Les choix, ou plutôt les sacrifices, en termes de carrière entre hommes et femmes sont bien connus depuis les travaux de François de Singly. Dans ce domaine, être marié favorise la carrière d’un homme et défavorise celle d’une femme. Si l’égalité salariale est aujourd’hui de mise, au moins dans les intentions des législateurs, les deux sociologues invitent à s’intéresser aux dispositions qui expliquent la persistance de ces différences de richesses entre hommes et femmes. Ces dernières sont souvent difficiles à mesurer, car les évaluations du capital s’effectuent à l’aune de l’échelle du ménage, mais les écarts sont bien réels comme le révèlent les moments de partage (héritages, séparations).

Au cœur des « arrangements économiques familiaux »
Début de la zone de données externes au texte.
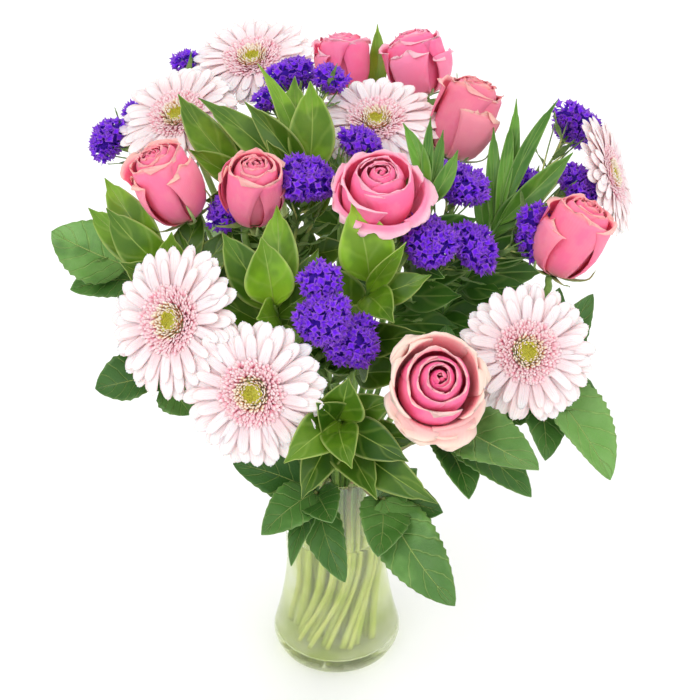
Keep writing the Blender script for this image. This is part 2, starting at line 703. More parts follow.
gerbera = {
    "cup": 12 * mm,              # from the stem to the plane of the petals
    # each ring of petals: how many, where they start, height, rise, spread of rise, length, droop, width
    "rings": [
        (25, 0.15, -1.6, 0.00, 0.025, 0.85, 2.4, 0.255),
        (24, 0.15, -0.4, 0.05, 0.030, 0.82, 2.2, 0.245),
        (19, 0.17, 0.8, 0.11, 0.040, 0.66, 1.6, 0.235),
    ],
    # florets inside the petals: shape, how many, inner and outer radius, height over the cup, fall
    # towards the outside, lean and size at the inner and outer radius; radii and sizes are shares of
    # the head's radius
    "florets": {
        "trans": ("tongue", 400, (0.210, 0.375), 2.4, -0.8, (0.25, 0.85), (0.09, 0.12)),
        "flecks": ("tongue", 105, (0.115, 0.215), 2.8, -0.4, (-0.45, 0.1), (0.085, 0.095)),
        "eye": ("star", 170, (0.0, 0.13), 1.2, -1.4, (0.0, 0.1), (0.035, 0.055)),
    },
    "stemRadius": 2.75 * mm,
    "petalStops": [(0.0, "#F79CAC"), (0.35, "#FCD0D3"), (0.7, "#FEEAE8"), (1.0, "#FFF4F1")],
    "petalBlush": "#FFFAF8",
    "trans": ("#FB7C98", "#FFEDEE", "#FFC6D0"),
    "flecks": ("#F0A050", "#FFFAF0", "#FFE6C4"),
    "eye": ("#A8A21C", "#F0E650", "#DCD040"),
    "greens": ("#9AAE62", "#C2CE8E"),
    "seed": 11,
    # azimuth, lean and reach from the tie; diameter, depth; azimuth and lift of where it looks
    "heads": [
        (-143, 33, 268, 114, 12, -125, 30),
        (-113, 37, 240, 108, 12, -105, 22),
        (-32, 40, 260, 104, 12, -85, 35),
        (67, 15, 326, 104, 12, -95, 66),
        (113, 28, 382, 108, 12, -110, 66),
        (141, 28, 351, 104, 12, -112, 56),
        (19, 41, 358, 104, 12, -18, 24),
    ],
}


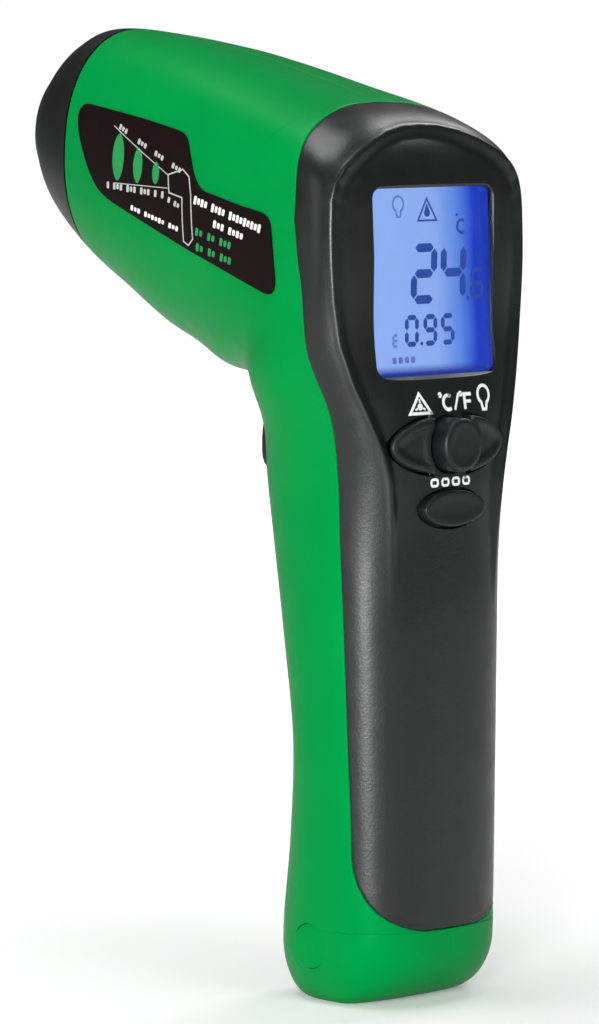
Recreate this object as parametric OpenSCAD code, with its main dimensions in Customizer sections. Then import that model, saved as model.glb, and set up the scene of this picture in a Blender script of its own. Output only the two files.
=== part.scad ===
// Pistol-grip infrared thermometer with a rear display, four buttons, a trigger and a battery door.
// Frame: +X is the pointing direction, +Y the instrument's left, +Z up. The origin is near the
// middle of the handle's foot, on the surface that it stands on. All sizes are in millimetres.

/* [Housing] */
// Widest point of the head, across the display
head_w = 45; // [43:0.5:46]
// Wall thickness of the moulded shells
wall = 1.6; // [1.4:0.1:1.6]
// Radius of the rounding around the handle's foot
foot_r = 10; // [9.5:0.5:10.5]

/* [Display] */
// Width of the display opening
window_w = 27.2; // [25:0.2:27.6]
// Height of the display opening
window_h = 29; // [27:0.5:29]

/* [Buttons] */
// Radius of the round centre button
centre_r = 4.2; // [3.8:0.1:4.4]
// How far a button travels when pressed
button_travel = 0.8; // [0.5:0.1:0.8]
// Gap between a button and its hole
button_gap = 0.2; // [0.15:0.05:0.25]

/* [Trigger] */
// Width of the trigger
trigger_w = 11; // [9:0.5:11.5]
// How far the trigger travels when pulled
trigger_travel = 3; // [2:0.5:3]

/* [Battery door] */
// Width of the battery door
door_w = 27.2; // [27:0.1:27.4]
// Height of the door's upper edge
door_top = 77; // [75:0.5:78]
// Gap between the door and the housing
door_gap = 0.25; // [0.2:0.05:0.3]
// Radius of the hinge pins
pin_r = 1.5; // [1.2:0.1:1.6]

/* [Sensor] */
// Upward tilt of the optical axis
optical_tilt = 8; // [7:0.5:9]
// Radius of the opening in front of the infrared lens
aperture_r = 6.2; // [5.8:0.1:6.3]
// Radius of the laser's opening
laser_r = 1.6; // [1.2:0.1:1.8]

/* [Hidden] */

$fn = 48;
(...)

Comment expliquer ces inégalités patrimoniales ? « L’inégalité patrimoniale entre femmes et hommes ne naît pas à Wall Street mais dans les replis quotidiens de la vie familiale. […] Pour la mettre au jour, il est indispensable de porter un nouveau regard sur la famille. Il faut considérer cette dernière comme une institution économique à part entière, qui produit des richesses mais, aussi, en organise la circulation, le contrôle et l’évaluation, que nous appelons les arrangements économiques familiaux. »
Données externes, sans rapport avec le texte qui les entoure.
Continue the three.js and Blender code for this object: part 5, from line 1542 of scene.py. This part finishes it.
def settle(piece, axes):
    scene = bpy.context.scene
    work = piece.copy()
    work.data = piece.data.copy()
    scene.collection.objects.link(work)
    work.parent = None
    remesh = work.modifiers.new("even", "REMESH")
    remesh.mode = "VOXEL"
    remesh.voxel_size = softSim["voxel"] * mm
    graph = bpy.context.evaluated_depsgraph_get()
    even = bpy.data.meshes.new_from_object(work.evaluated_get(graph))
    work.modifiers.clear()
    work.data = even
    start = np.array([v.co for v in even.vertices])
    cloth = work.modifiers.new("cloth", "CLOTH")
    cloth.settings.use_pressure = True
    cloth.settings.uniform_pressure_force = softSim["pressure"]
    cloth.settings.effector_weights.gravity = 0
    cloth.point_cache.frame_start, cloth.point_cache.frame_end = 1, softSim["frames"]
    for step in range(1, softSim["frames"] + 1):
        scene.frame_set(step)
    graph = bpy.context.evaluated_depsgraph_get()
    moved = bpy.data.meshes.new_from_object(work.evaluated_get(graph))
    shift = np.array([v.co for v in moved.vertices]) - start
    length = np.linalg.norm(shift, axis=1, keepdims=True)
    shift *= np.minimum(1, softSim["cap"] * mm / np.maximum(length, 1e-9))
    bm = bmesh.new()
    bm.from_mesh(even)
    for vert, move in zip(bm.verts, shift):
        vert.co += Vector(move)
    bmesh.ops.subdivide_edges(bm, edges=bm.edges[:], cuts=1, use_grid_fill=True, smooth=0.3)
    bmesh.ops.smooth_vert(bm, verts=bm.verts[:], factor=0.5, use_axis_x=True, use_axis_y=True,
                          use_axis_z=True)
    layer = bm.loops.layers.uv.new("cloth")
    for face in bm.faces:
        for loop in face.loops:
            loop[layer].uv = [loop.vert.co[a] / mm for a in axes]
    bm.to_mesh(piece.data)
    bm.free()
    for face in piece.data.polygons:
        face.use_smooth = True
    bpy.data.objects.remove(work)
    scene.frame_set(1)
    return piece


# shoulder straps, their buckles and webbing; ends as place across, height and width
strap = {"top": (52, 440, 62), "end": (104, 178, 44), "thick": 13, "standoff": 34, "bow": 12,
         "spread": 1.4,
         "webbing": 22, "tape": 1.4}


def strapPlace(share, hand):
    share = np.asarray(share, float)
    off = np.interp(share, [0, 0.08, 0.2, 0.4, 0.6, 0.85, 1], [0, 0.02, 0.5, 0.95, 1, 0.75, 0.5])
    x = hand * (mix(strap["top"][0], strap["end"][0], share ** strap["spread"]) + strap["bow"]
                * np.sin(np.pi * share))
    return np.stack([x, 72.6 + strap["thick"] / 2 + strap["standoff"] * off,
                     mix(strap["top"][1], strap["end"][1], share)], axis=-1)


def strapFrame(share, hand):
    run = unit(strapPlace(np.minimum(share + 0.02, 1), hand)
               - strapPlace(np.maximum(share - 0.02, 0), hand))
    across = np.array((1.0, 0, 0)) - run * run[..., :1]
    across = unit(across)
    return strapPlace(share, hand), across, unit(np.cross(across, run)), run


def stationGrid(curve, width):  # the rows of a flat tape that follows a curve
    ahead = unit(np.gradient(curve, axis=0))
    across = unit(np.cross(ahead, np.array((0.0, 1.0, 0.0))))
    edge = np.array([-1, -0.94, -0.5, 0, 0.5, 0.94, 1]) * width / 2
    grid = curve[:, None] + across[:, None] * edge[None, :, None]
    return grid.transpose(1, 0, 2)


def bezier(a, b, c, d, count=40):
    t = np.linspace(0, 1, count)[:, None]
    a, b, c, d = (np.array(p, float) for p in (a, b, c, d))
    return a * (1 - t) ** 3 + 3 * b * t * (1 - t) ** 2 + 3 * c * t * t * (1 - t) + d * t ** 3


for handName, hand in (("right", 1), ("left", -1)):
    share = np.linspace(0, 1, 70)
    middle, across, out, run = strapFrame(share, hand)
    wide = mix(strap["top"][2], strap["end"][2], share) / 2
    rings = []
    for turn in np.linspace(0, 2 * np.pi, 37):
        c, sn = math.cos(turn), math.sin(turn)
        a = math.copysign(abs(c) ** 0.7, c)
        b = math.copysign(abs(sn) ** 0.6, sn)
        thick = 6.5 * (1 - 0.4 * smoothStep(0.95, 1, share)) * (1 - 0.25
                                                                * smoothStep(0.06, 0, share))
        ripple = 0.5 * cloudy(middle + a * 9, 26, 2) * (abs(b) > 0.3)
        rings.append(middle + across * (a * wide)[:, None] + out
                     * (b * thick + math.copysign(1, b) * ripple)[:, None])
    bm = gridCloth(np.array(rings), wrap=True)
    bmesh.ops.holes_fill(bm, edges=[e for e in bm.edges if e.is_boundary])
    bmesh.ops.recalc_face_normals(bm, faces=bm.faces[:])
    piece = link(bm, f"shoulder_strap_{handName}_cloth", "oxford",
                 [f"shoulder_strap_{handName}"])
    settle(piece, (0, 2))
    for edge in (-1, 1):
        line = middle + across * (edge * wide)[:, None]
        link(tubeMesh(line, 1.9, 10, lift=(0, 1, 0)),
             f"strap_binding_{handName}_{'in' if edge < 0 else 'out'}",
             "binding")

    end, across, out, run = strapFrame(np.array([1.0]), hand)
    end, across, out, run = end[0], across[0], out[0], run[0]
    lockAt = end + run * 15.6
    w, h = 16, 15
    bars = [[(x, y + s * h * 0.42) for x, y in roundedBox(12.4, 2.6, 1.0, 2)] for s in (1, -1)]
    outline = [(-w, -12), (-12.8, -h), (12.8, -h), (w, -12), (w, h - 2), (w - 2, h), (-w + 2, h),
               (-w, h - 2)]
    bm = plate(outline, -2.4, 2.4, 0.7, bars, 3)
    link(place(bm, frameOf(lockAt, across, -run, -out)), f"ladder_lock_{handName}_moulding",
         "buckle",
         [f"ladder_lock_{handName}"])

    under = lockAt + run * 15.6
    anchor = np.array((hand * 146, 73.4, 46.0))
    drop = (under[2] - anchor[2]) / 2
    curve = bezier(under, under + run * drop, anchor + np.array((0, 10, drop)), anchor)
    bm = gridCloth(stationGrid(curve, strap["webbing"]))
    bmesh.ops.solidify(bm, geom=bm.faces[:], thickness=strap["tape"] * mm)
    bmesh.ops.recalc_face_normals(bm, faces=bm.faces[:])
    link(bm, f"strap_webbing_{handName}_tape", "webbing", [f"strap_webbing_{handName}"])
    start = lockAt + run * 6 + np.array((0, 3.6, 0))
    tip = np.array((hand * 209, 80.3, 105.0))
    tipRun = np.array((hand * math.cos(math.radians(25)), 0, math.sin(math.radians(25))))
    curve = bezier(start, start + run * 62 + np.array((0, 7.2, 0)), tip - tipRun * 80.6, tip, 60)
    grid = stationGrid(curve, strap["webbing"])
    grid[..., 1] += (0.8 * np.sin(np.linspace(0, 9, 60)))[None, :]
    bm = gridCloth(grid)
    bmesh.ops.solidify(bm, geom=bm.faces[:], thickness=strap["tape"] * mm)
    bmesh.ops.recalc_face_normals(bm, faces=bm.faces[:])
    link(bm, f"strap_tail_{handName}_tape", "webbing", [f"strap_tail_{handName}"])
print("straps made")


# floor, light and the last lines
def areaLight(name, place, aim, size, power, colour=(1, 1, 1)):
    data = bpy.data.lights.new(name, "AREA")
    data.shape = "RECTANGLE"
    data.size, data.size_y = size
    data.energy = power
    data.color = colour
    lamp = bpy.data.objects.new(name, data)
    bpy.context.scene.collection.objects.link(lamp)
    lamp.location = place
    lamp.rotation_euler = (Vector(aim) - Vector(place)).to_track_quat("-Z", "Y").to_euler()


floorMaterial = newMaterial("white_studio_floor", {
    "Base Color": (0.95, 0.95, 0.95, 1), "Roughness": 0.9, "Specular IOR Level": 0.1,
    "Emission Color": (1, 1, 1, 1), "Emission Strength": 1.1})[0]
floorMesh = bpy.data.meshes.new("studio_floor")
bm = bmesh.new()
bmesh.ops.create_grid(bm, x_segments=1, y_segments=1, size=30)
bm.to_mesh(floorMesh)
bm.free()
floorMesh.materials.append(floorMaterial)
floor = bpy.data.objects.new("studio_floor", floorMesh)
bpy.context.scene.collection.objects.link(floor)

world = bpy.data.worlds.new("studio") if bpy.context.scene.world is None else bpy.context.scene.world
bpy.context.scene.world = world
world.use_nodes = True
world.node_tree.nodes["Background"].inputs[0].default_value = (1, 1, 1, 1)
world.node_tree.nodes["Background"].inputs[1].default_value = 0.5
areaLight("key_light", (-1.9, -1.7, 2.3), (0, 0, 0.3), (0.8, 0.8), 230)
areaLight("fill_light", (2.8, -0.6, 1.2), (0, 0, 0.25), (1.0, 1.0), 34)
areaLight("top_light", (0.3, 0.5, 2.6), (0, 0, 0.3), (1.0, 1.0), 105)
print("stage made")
A partir d’une vingtaine d’années d’enquêtes, individuelles et collectives, les deux sociologues ont pu reconstituer ces « arrangements économiques familiaux » qui prennent de nombreuses formes : du don à l’hébergement gratuit d’un proche en passant par la détermination des montants des pensions alimentaires. L’un de leurs outils de prédilection pour cette recherche aura été la « monographie de famille » qui consiste en « des observations et des entretiens, à la fois répétés et croisés, avec plusieurs personnes apparentées. » Ces monographies leur ont permis de mettre en lumière la circulation économique au sein de ces familles. Ces éléments qualitatifs ont été complétés par l’exploitation des enquêtes de l’INSEE concernant le patrimoine des Français, mais également par l’étude de deux moments clés dans ces opérations de transmission : « les séparations conjugales et les successions. » A ces occasions interviennent des professionnels du droit, au premier rang desquels les notaires et les avocats, qui ont également fait l’objet d’enquêtes dans ce cadre.
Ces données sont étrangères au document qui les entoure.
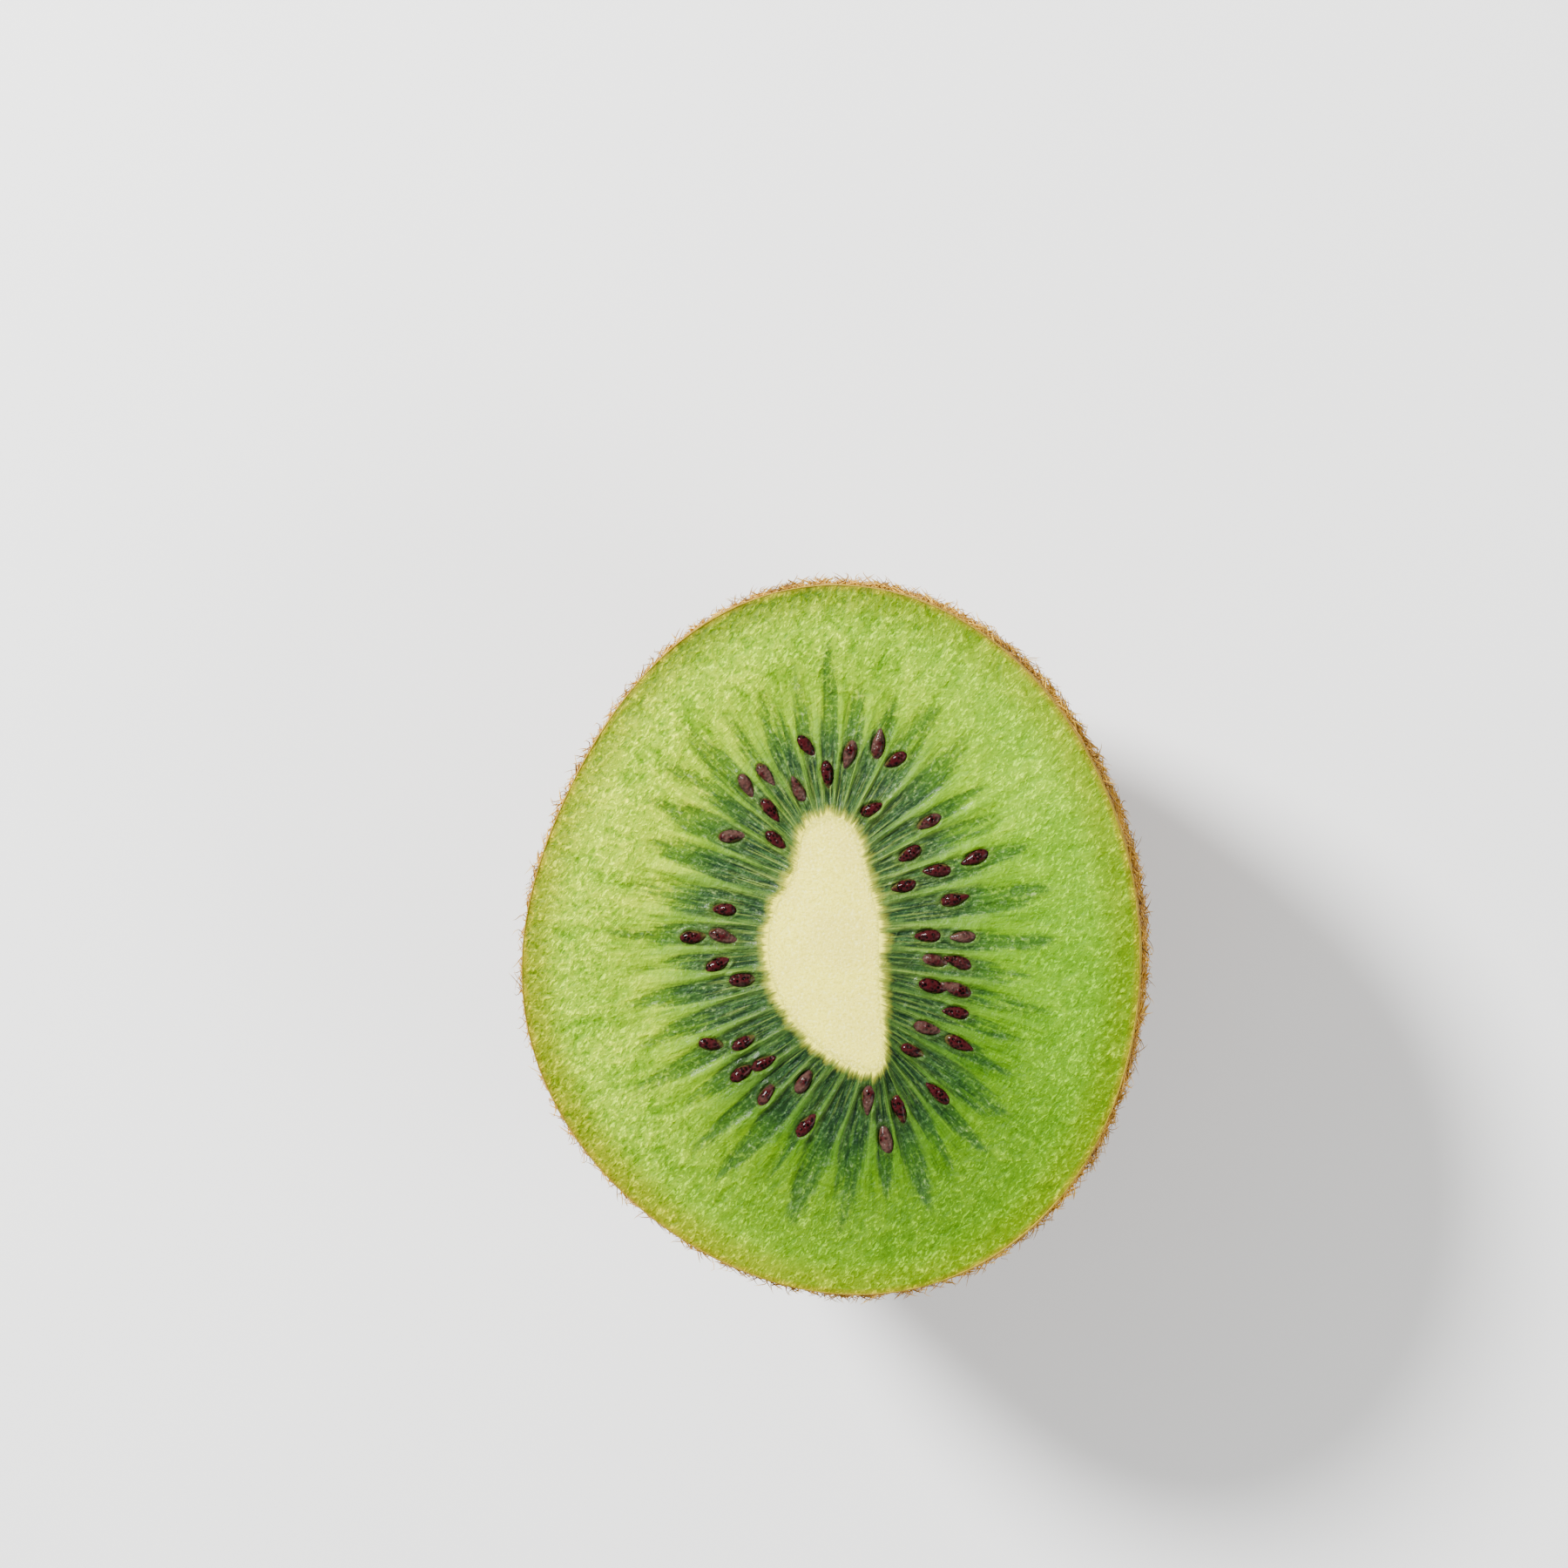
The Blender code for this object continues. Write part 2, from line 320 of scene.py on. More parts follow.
def closed_loft(rings, first, last):
    """Points and outward triangles of a closed body: rings of points, with a single point at each end."""
    count, around = rings.shape[:2]
    points = np.concatenate([rings.reshape(-1, 3), [first, last]])
    ring, i = np.meshgrid(np.arange(count - 1), np.arange(around), indexing="ij")
    here, there = ring * around + i, ring * around + (i + 1) % around
    quads = np.stack([here, there, there + around, here + around], axis=-1).reshape(-1, 4)
    i = np.arange(around)
    j = (i + 1) % around
    last_ring, last_points = (count - 1) * around, np.full(around, count * around)
    low = np.stack([last_points, j, i], axis=-1)
    high = np.stack([last_points + 1, last_ring + i, last_ring + j], axis=-1)
    faces = np.concatenate([quads[:, [0, 1, 2]], quads[:, [0, 2, 3]], low, high])
    corners = points[faces]
    volume = np.einsum("ij,ij->i", corners[:, 0], np.cross(corners[:, 1], corners[:, 2])).sum()
    return points, faces if volume > 0 else faces[:, ::-1]


def add_piece(name, points, faces, material, attributes=None, sharp=None):
    """A smooth mesh object, with a number or a vector for each point under each attribute's name."""
    mesh = bpy.data.meshes.new(name)
    mesh.vertices.add(len(points))
    mesh.vertices.foreach_set("co", (points * MM).astype(np.float32).ravel())
    mesh.loops.add(faces.size)
    mesh.loops.foreach_set("vertex_index", faces.astype(np.int32).ravel())
    mesh.polygons.add(len(faces))
    mesh.polygons.foreach_set("loop_start", np.arange(0, faces.size, 3, dtype=np.int32))
    mesh.update(calc_edges=True)
    for key, values in (attributes or {}).items():
        is_vector = values.ndim == 2
        layer = mesh.attributes.new(key, "FLOAT_VECTOR" if is_vector else "FLOAT", "POINT")
        layer.data.foreach_set("vector" if is_vector else "value", values.astype(np.float32).ravel())
    mesh.shade_smooth()
    if sharp is not None:
        mesh.set_sharp_from_angle(angle=math.radians(sharp))
    mesh.materials.append(material)
    piece = bpy.data.objects.new(name, mesh)
    bpy.context.scene.collection.objects.link(piece)
    return piece


def with_ends(values, first, last):
    """The values of a loft's rings, followed by those of its two end points."""
    return np.concatenate([values.reshape(-1, *values.shape[2:]), [first, last]])


# Node helpers

def new_material(name):
    """A material with a cleared tree, its Principled shader and the tree."""
    material = bpy.data.materials.new(name)
    material.use_nodes = True
    tree = material.node_tree
    tree.nodes.clear()
    output = tree.nodes.new("ShaderNodeOutputMaterial")
    shader = tree.nodes.new("ShaderNodeBsdfPrincipled")
    tree.links.new(shader.outputs[0], output.inputs["Surface"])
    return material, tree, shader


def set_inputs(tree, node, inputs):
    """Gives a node's inputs their values, and links those whose value is a socket."""
    for key, value in inputs.items():
        if isinstance(value, bpy.types.NodeSocket):
            tree.links.new(value, node.inputs[key])
        else:
            node.inputs[key].default_value = value


def add_node(tree, kind, inputs, **settings):
    node = tree.nodes.new(kind)
    for key, value in settings.items():
        setattr(node, key, value)
    set_inputs(tree, node, inputs)
    return node


def attribute(tree, name, output="Fac"):
    """A number, or with output="Vector" a vector, that the mesh has under this name."""
    return add_node(tree, "ShaderNodeAttribute", {}, attribute_name=name).outputs[output]


def object_place(tree):
    return add_node(tree, "ShaderNodeTexCoord", {}).outputs["Object"]


def stretched(tree, vector, scale):
    """A place scaled along each axis."""
    return add_node(tree, "ShaderNodeMapping", {"Vector": vector, "Scale": scale}).outputs[0]


def turned(tree, vector, angle):
    """A place turned about +Z."""
    return add_node(tree, "ShaderNodeMapping", {"Vector": vector, "Rotation": (0.0, 0.0, angle)}).outputs[0]


def noise_value(tree, vector, scale, detail=2.0, roughness=0.5, distortion=0.0):
    inputs = {"Vector": vector, "Scale": scale, "Detail": detail}
    inputs |= {"Roughness": roughness, "Distortion": distortion}
    return add_node(tree, "ShaderNodeTexNoise", inputs).outputs["Fac"]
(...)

Les professionnels du droit alliés objectifs dans la reproduction de ces inégalités

Ainsi, inégalités de classe et de genre seraient liées. Une telle hypothèse nécessite de « rompre avec le sens commun, qui considère la famille comme un havre de paix affective dans un monde capitaliste brutal et cynique. » La famille est le lieu de stratégies d’accumulation et de reproduction du capital, stratégies qui sont bien souvent en défaveur des femmes.

Les professionnels de droit tendent, pas forcément (ou toujours) consciemment, à entériner ces inégalités de genre lorsqu’elles interviennent dans la gestion, la transmission ou le partage du capital familial. Elles pratiquent notamment des « comptabilités inversées », où la valeur des biens est définie en fonction du partage que l’on souhaite voir se réaliser, qui conduisent à sous-évaluer les biens légués aux hommes, surtout lorsqu’ils sont « structurants » (une exploitation agricole, une entreprise, etc.), tout en maintenant l’apparence d’égalité dans l’héritage. De même, au nom de la « paix des familles », des arrangements économiques défavorables aux femmes sont actés grâce à la mobilisation du savoir des professionnels du droit, auxquels les hommes ont plus facilement recours et accès.

Arrangements que la justice, via les magistrats, peine à renverser en leur faveur, voire qu’elle contribue à légitimer. Dans les classes populaires, les femmes, en particulier divorcées, se retrouvent en position de demandeuse vis-à-vis de l’administration, ou de leur ancien conjoint, lorsqu’elles cherchent à faire valoir leurs droits afin de survivre. Céline Bessière et Sibylle Gollac concluent ainsi que « tandis que le travail féminin participe activement à la production et à la reproduction de la richesse des familles, le capital au xxie siècle reste résolument masculin. »

La démonstration de Céline Bessière et Sibylle Gollac est édifiante, même si certaines de leurs interprétations méritent d’être discutées. Par exemple, au sujet de l’argument de « réalisme » avancé par les magistrats lors de la fixation du montant d’une pension alimentaire dans les classes populaires et qui tend à défavoriser les femmes, puisque la pension est limitée par les revenus et la situation familiale de leur ancien conjoint. Cet argument semble audible et c’est peut-être davantage le manque d’accompagnement – ou de sécurisation – de la part de l’Etat-providence qui fait alors défaut. Ce dernier pourrait ainsi automatiser la délivrance de certaines aides. Pour autant, Le genre du capital constitue une enquête à la fois très fouillée, vivante et limpide, contribuant à renouveler la sociologie de la famille, en particulier celle issue des travaux de Pierre Bourdieu.